Truer words have never been spoken. Even though I have a carbide sizing die, I still lube my brass (only good use I have found for One Shot;)). After resizing, plan on trimming - it's the nature of the beast with the .30 Carbine.

Don

leman
October 25, 2011, 07:31 PM
If you're using carbide dies you don't need to lube every case. If I'm loading 50 I put all the cases in the loading block, the pull out an entire row of 10 and lube them as well as a handful randomly pulled out. In my experience this is plenty of lube, I haven't gotten a case stuck in the die yet.

USSR
October 25, 2011, 08:07 PM
If you're using carbide dies you don't need to lube every case.

Yes, but I apply One Shot by placing all the brass in a 1 gallon zip lock bag and spraying them while shaking them around.

Don

leman
October 25, 2011, 08:13 PM
I guess how I can see how it is just as easy to lube them all, as it is to just lube some if you're using spray lube.

I'm still using a lube pad, so just lubing part of them is easier for me.

greyling22
October 25, 2011, 08:16 PM
are these the directions you need? http://www.hornady.com/assets/files/manuals-discontinued/metalic-reloading/tools/Pacific-Deluxe-Reloading-Dies.pdf


I only resize the case halfway down. They still chamber in both my guns no problem, the brass lasts longer, it doesn't grow as much, and I don't need any lube at all. When I was resizing the whole length, I was using one shot. Works a lot better on 30 carb and 9mm than it does on 223.....

medalguy
October 26, 2011, 12:03 AM
Taper crimp but don't overdo it. The case headspaces on the case mouth so if you put a heavy crimp on the ammo it will drop too far into the chamber. And watch case length, because if they're too long they won't fully enter the chamber and bad things happen then.

16in50calNavalRifle
October 26, 2011, 01:48 AM
greyling, I've been thinking about what you mention - resizing the 30 carbine only half-way down - for the benefits you mention, brass life and less need for trimming.

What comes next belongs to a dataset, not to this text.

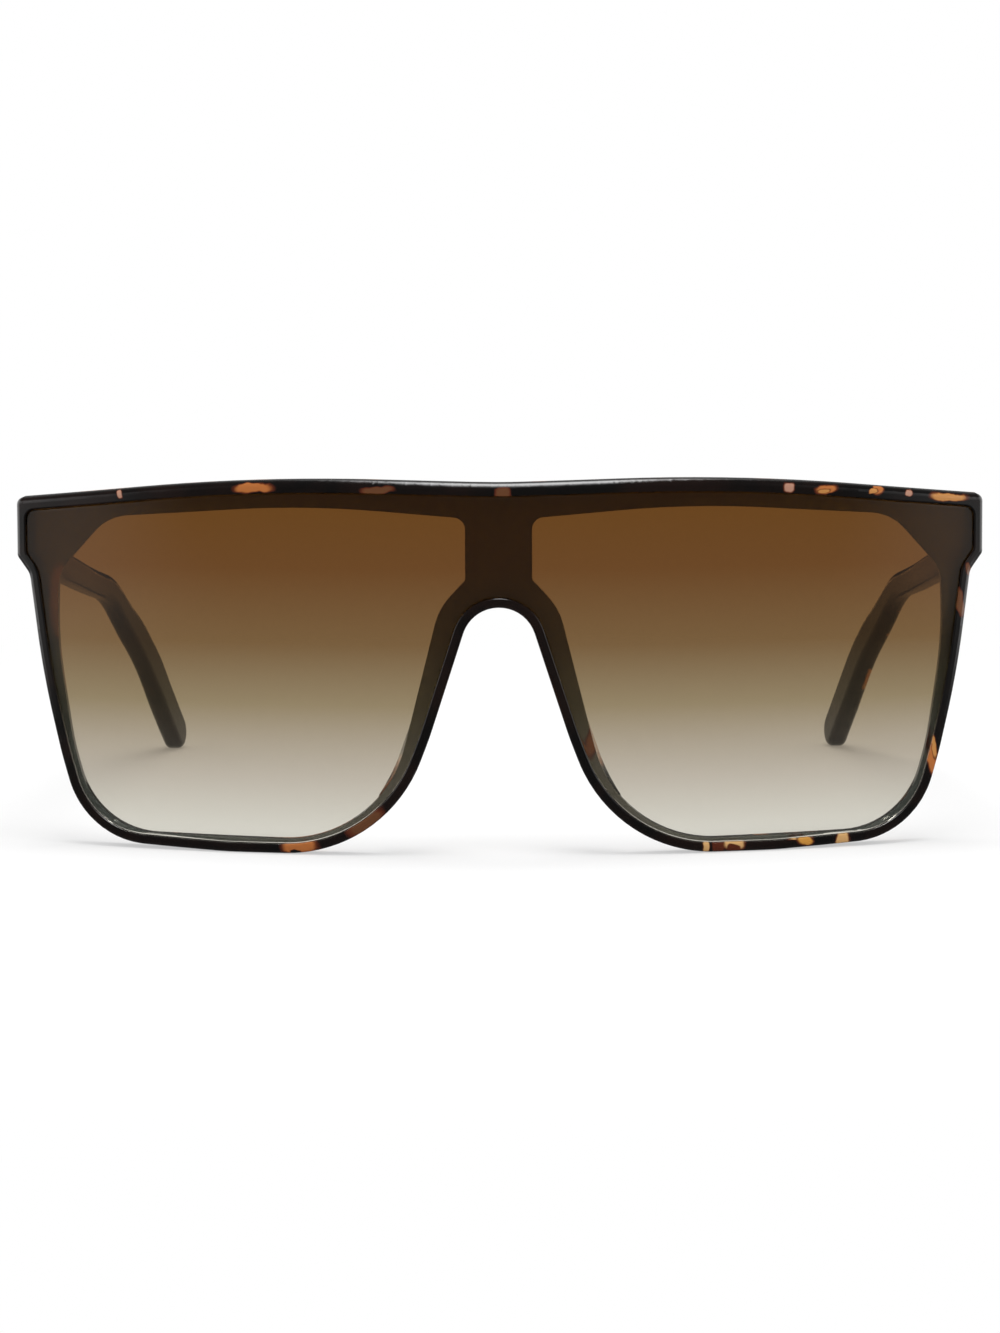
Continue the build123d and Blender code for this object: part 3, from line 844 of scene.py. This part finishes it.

Do you just literally stop the press stroke halfway, sort of eyeball it? Or do you back out the sizing die from its normal depth (and would that complicate decapping?)

As for trimming, I've only reloaded about 300 rounds so far, from my own once-fired brass, but a lot of caliper work showed the case lengths and eventual COLs were fine without trimming (and they function fine in both of my M1s). I've read differing views on this issue - some claim to almost never need to trim the cases.

What is your experience with the need to trim?

USSR
October 26, 2011, 08:57 AM
Do you just literally stop the press stroke halfway, sort of eyeball it? Or do you back out the sizing die from its normal depth (and would that complicate decapping?)

You would back the sizing die off from the shell holder. You would need to lower your decapping pin in the die to enable you to deprime the cases, or do the depriming as a separate step with a Universal Decapping die.

Don

greyling22
October 26, 2011, 10:00 AM
don's right. I've got my decapping pin lowered ALL the way down. I trim when needed. Usually it's every 3rd time or so.